## Request
Reproduce each line bearing the word "this".

## Data to process
┌──

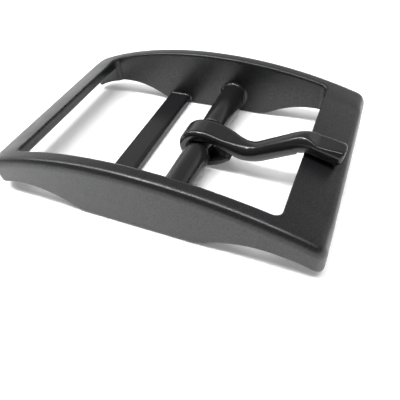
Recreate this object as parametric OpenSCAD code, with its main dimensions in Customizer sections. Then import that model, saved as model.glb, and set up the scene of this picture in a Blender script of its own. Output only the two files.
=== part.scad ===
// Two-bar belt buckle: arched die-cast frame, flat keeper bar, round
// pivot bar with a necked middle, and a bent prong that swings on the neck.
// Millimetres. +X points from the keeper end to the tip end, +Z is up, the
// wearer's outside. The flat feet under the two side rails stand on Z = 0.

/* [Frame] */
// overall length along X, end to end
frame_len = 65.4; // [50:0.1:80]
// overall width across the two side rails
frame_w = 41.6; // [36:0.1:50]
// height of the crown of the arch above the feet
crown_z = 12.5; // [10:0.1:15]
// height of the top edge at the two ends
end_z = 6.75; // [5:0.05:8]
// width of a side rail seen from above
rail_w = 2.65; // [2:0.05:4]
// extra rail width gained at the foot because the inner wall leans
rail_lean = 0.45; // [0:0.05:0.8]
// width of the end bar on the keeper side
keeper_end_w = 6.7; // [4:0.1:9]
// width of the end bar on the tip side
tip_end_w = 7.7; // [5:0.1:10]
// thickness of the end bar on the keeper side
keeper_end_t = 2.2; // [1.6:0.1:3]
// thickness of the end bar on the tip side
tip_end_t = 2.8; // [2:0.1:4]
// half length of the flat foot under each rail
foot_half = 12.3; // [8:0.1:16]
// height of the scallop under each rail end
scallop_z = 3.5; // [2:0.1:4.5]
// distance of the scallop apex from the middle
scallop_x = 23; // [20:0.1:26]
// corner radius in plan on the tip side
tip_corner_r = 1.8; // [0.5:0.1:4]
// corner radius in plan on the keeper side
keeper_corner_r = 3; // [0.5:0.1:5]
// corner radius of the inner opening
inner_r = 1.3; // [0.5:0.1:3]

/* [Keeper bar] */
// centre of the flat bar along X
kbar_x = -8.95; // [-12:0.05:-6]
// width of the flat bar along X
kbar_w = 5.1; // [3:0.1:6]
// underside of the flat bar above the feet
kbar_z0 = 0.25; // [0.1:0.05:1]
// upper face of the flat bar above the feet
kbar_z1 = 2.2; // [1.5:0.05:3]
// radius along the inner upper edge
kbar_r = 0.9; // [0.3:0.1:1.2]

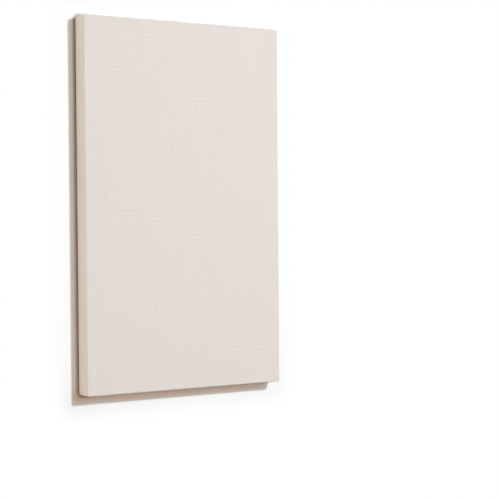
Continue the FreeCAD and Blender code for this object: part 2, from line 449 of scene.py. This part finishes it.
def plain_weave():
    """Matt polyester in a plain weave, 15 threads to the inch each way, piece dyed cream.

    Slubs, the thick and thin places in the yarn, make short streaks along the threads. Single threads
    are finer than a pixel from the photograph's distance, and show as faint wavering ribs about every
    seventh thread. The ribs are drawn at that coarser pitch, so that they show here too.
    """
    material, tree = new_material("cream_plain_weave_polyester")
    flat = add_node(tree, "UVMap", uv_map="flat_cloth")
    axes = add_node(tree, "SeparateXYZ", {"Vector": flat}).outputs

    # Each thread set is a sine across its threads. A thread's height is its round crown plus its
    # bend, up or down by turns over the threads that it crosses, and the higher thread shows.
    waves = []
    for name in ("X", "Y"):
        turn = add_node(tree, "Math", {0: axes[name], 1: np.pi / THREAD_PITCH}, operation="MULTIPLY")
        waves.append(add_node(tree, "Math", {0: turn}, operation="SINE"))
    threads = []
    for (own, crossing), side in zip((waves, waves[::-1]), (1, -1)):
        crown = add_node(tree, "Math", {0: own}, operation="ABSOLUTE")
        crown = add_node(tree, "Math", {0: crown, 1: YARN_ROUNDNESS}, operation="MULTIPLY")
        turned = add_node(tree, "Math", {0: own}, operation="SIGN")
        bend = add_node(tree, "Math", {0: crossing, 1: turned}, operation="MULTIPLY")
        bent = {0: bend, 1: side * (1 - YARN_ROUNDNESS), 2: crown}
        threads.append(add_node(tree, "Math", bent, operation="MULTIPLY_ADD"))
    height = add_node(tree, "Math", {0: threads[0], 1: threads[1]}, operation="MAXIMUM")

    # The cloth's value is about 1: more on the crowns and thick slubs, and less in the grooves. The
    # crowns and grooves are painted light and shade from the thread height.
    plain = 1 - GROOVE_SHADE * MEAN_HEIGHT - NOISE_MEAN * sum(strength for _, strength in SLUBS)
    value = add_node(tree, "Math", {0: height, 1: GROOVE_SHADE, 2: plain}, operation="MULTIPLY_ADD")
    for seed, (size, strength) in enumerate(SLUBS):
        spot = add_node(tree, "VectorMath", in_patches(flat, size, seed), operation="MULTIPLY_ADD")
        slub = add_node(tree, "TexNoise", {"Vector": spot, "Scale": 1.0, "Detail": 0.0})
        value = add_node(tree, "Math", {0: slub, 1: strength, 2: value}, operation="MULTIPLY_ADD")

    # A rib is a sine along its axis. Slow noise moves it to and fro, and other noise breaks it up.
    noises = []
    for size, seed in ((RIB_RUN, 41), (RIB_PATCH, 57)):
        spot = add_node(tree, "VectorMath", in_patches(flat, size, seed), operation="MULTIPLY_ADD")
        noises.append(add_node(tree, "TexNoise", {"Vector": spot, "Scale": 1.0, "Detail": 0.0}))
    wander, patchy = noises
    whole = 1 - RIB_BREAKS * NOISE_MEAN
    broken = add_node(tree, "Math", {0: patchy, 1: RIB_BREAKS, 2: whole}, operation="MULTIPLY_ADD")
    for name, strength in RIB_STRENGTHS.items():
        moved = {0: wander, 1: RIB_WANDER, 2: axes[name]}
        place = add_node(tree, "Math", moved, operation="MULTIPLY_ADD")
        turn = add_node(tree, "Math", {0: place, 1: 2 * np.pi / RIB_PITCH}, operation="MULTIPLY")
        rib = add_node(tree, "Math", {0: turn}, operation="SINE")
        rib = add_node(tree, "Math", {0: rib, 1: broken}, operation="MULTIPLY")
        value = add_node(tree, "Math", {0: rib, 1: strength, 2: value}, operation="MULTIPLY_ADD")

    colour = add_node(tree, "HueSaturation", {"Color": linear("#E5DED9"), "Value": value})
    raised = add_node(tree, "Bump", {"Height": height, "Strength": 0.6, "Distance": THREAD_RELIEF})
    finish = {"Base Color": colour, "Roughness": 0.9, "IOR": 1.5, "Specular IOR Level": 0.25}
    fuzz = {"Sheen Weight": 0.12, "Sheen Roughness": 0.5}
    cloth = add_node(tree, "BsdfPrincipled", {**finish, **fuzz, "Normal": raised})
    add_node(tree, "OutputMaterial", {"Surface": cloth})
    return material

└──

## Task solution
Recreate this object as parametric OpenSCAD code, with its main dimensions in Customizer sections. Then import that model, saved as model.glb, and set up the scene of this picture in a Blender script of its own. Output only the two files.
Continue the FreeCAD and Blender code for this object: part 2, from line 449 of scene.py. This part finishes it.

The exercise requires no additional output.